The Company classified the disposal group as held for sale beginning on September 6, 2023.  Upon classification as held for sale, the Company compared the disposal group’s carrying value with its fair value, less costs to sell.  Through this review, the Company identified an implied gain on sale that is not material to its consolidated financial statements.  In addition, the Company determined the disposal group does not qualify as a discontinued operation for reporting purposes under U.S. GAAP.  As part of its evaluation, the Company considered anticipated future sales to automotive and other vehicular customers with similar product offerings and using similar heat-transfer technology within the Performance Technologies segment.  The Company will also continue to operate in Europe as it does today.

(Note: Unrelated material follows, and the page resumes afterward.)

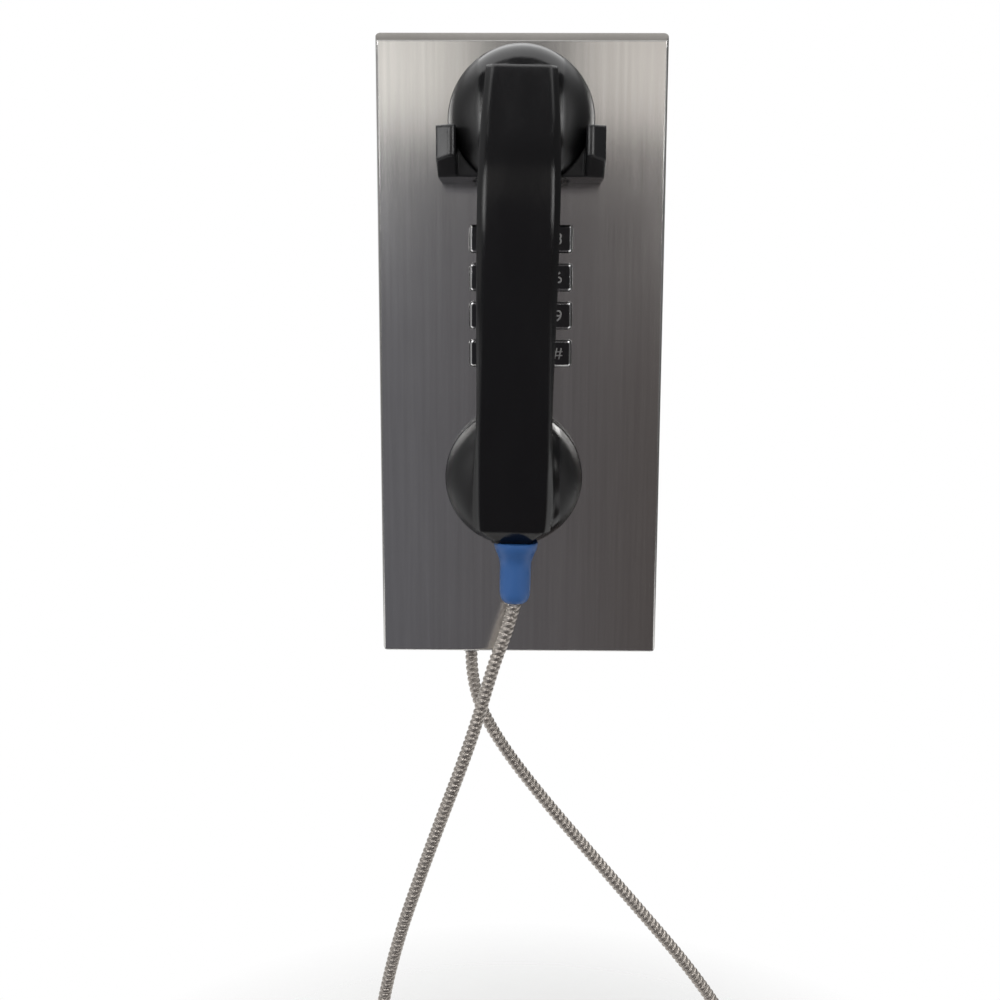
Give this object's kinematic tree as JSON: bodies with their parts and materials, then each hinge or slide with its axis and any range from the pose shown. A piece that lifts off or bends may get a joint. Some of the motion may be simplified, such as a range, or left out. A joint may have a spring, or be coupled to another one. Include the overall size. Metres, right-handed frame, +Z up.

For the September 30, 2023 consolidated balance sheet, the Company separately classified the assets and liabilities of the disposal group as held for sale.  The major classes of assets and liabilities held for sale were as follows:

   
September 30, 2023
 
ASSETS
     
Cash and cash equivalents
 
$
1.5
 
Trade accounts receivables – net
   
8.5
 
Inventories
   
5.4
 
Other current assets
   
0.8
 
Property, plant and equipment – net
   
1.6
 
Other noncurrent assets
   
0.6
 
Total assets held for sale
 
$
18.4
 
         
LIABILITIES
       
Accounts payable
 
$
6.6
 
Accrued compensation and employee benefits
   
3.6
 
Other current liabilities
   
1.9
 
Pensions
   
7.2
 
Other noncurrent liabilities
   
1.8
 
Total liabilities held for sale
 
$
21.1
 



This sale transaction closed on October 31, 2023.  The determination of the final purchase price is pending and will be adjusted for net working capital and certain other items, as defined by the sale agreement.  The Company currently expects that the total net proceeds and the resulting gain or loss on sale, to be recorded during the third quarter of fiscal 2024, will be immaterial to its consolidated financial statements.